Австрійська регіональна література 1930-40-х рр.: між літературою “крові та землі” й “асфальтною літературою”
Austrian Regional Literature of the 1930–40’s: Between “Blood and Soil Literature” and “Asphalt Literature”
Author(s): Yulia IsapchukSubject(s): Language and Literature Studies, Studies of Literature, German Literature, Interwar Period (1920 - 1939)

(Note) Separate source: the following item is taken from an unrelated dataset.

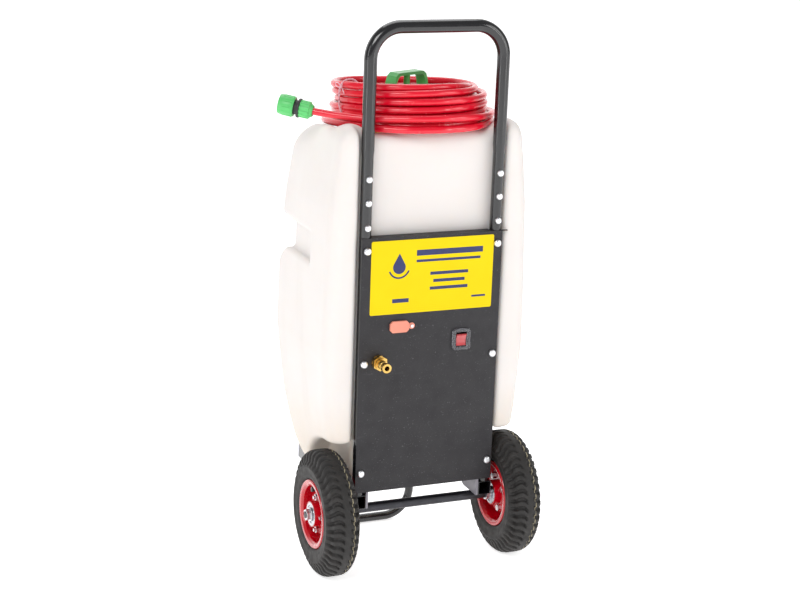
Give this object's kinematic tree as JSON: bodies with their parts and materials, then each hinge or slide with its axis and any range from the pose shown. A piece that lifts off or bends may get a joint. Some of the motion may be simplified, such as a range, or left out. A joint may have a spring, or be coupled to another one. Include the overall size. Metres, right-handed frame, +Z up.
{
  "type": "electric water trolley",
  "caption": "Two-wheeled tank trolley with a tall moulded tank, tube handle, cover panel with pump outlet and switch, pneumatic wheels and a coil of hose",
  "frame": {"origin": "on the floor, under the middle of the standing cart's box, cord and its fittings left out", "axes": "+Z up, +X to the operator's right, +Y away from the operator, who stands at -Y behind the panel"},
  "size_m": [0.4512, 0.3658, 0.9521],
  "materials": {
    "frame_paint": "gloss black powder coat",
    "bracket_paint": "grey primer",
    "axle_steel": "dark oiled steel",
    "zinc": "bright zinc plate",
    "cap_plastic": "satin",
    "panel_paint": "satin fine-texture powder coat",
    "label_vinyl": "printed vinyl",
    "socket_black": "satin",
    "cap_rubber": "matte",
    "rocker_red": "translucent gloss",
    "hood_grey": "clear grey",
    "brass": "machined",
    "tank_pe": "moulded polyethylene",
    "lid_green": "satin moulded",
    "handle_green": "gloss moulded",
    "seal_rubber": "matte",
    "fitting_black": "satin",
    "clear_hose": "braided clear hose",
    "pump_black": "cast and painted",
    "motor_grey": "painted can",
    "battery_case": "moulded case",
    "tray_paint": "grey paint",
    "wire_red": "wire sleeve",
    "hose_red": "gloss hose",
    "connector_green": "satin moulded",
    "connector_black": "matte",
    "tie_pink": "plastic tie",
    "tyre_rubber": "matte",
    "tube_rubber": "matte",
    "rim_red": "gloss red",
    "bearing_steel": "ground steel"
  },
  "bodies": {
    "chassis": {"upright_left": "frame_paint", "upright_right": "frame_paint", "rail_left": "frame_paint", "rail_right": "frame_paint", "front_crossbar": "frame_paint", "axle_brackets": "bracket_paint", "axle": "axle_steel", "axle_spacers": "zinc", "axle_washers": "zinc", "axle_nuts": "zinc", "front_foot": "frame_paint", "rail_end_caps": "cap_plastic", "handle_tube": "frame_paint", "handle_bolts": "zinc", "handle_weld_nuts": "zinc", "cover_panel": "panel_paint", "panel_bolts": "zinc", "label_plate": "label_vinyl", "charge_socket": "socket_black", "cap_screw": "zinc", "switch_body": "socket_black", "switch_hood": "hood_grey", "outlet_fitting": "brass", "outlet_locknut": "brass", "tank_shell": "tank_pe", "tank_outlet": "fitting_black", "suction_hose": "clear_hose", "pump_head": "pump_black", "pump_motor": "motor_grey", "pressure_hose": "clear_hose", "battery": "battery_case", "battery_tray": "tray_paint", "wiring_loom": "wire_red", "hose_coil": "hose_red", "hose_tail": "hose_red", "hose_inner_fitting": "brass", "connector_body": "connector_black", "connector_nut": "connector_green", "coil_tie": "tie_pink"},
    "wheel_left": {"tyre_left": "tyre_rubber", "inner_tube_left": "tube_rubber", "valve_cap_left": "fitting_black", "rim_outer_left": "rim_red", "rim_inner_left": "rim_red", "bearings_left": "bearing_steel", "rim_bolts_left": "zinc"},
    "wheel_right": {"tyre_right": "tyre_rubber", "inner_tube_right": "tube_rubber", "valve_cap_right": "fitting_black", "rim_outer_right": "rim_red", "rim_inner_right": "rim_red", "bearings_right": "bearing_steel", "rim_bolts_right": "zinc"},
    "rocker": {"switch_rocker": "rocker_red"},
    "charge_cap_body": {"charge_cap": "cap_rubber"},
    "lid": {"tank_lid": "lid_green", "lid_seal": "seal_rubber", "lid_handle": "handle_green"},
    "sleeve": {"connector_sleeve": "connector_green"}
  },
  "joints": [
    {"name": "wheel_left_spin", "type": "hinge", "parent": "chassis", "child": "wheel_left", "pos_m": [-0.17, -0.07288, 0.11], "axis": [1, 0, 0], "continuous": true},
    {"name": "wheel_right_spin", "type": "hinge", "parent": "chassis", "child": "wheel_right", "pos_m": [0.17, -0.07288, 0.11], "axis": [1, 0, 0], "continuous": true},
    {"name": "rocker_press", "type": "hinge", "parent": "chassis", "child": "rocker", "pos_m": [0.0588, -0.12431, 0.40807], "axis": [1, 0, 0], "range_deg": [-16, 0]},
    {"name": "charge_cap_swing", "type": "hinge", "parent": "chassis", "child": "charge_cap_body", "pos_m": [-0.0346, -0.13015, 0.43916], "axis": [0, -0.9959, -0.0906], "range_deg": [0, 110]},
    {"name": "lid_turn", "type": "hinge", "parent": "chassis", "child": "lid", "pos_m": [0, -0.02116, 0.77743], "axis": [0, -0.0906, 0.9959], "range_deg": [0, 270]},
    {"name": "sleeve_slide", "type": "slide", "parent": "chassis", "child": "sleeve", "axis": [-0.8203, 0.5327, 0.2079], "range_m": [-0.005, 0], "stiffness_N_per_m": 900, "springref_m": 0.001}
  ]
}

Published by: Чернівецький національний університет імені Юрія Федьковича
Keywords: Austrian Regional Literature (Heimatliteratur); “Heimatkunst”; “Provinzkunst”; Regional Novel (Heimatroman); Blood and Soil Literature; Asphalt Literature;
Summary/Abstract: The study analyzes the main formation’s phases of the Austrian regional literature (Heimatliteratur) in the first half of the 20th century. The attention is paid to the connotation’s changes of this direction in the context of the socio-political development of the country in the 1930–40’s. The investigation stresses the similar and distinctive features of the “Heimatkust” in Germany and “Provinzkunst” in the Habsburg Monarchy. The article observes the shift of German-speaking regional literature after the First World War to the folksy patriotic direction as a preparation for the “Blood and Soil Literature” (“Blut-und-Boden-Literatur”). The regional literature, which was focused on the village not the city, became closer to the Nazi doctrine: especially by the praise of the soil (Scholle), in the connection to a family and by depictions of problems of an origin (Stamm). The attention is also turned to the inheritance of the cultural tradition of the regional art after the end of the Second World War. The reception and interpretation of the term “asphalt literature” (“Asphaltliteratur”) is emphasized by adherents of the Hitler’s ideology. That’s why the texts that did not correspond to the canon of National Socialist aesthetics were called “asphalt literature”. This term exists in parallel to the term “degenerate art” (“entartete Kunst”). The quite neutral phrase “asphalt literature” of the 1890’s was borrowed by the Nazis and turned into a completely negative term (based on the antithesis to the soil) in the 1930’s. Nowadays it is used in German-speaking literary criticism with such distorted meaning.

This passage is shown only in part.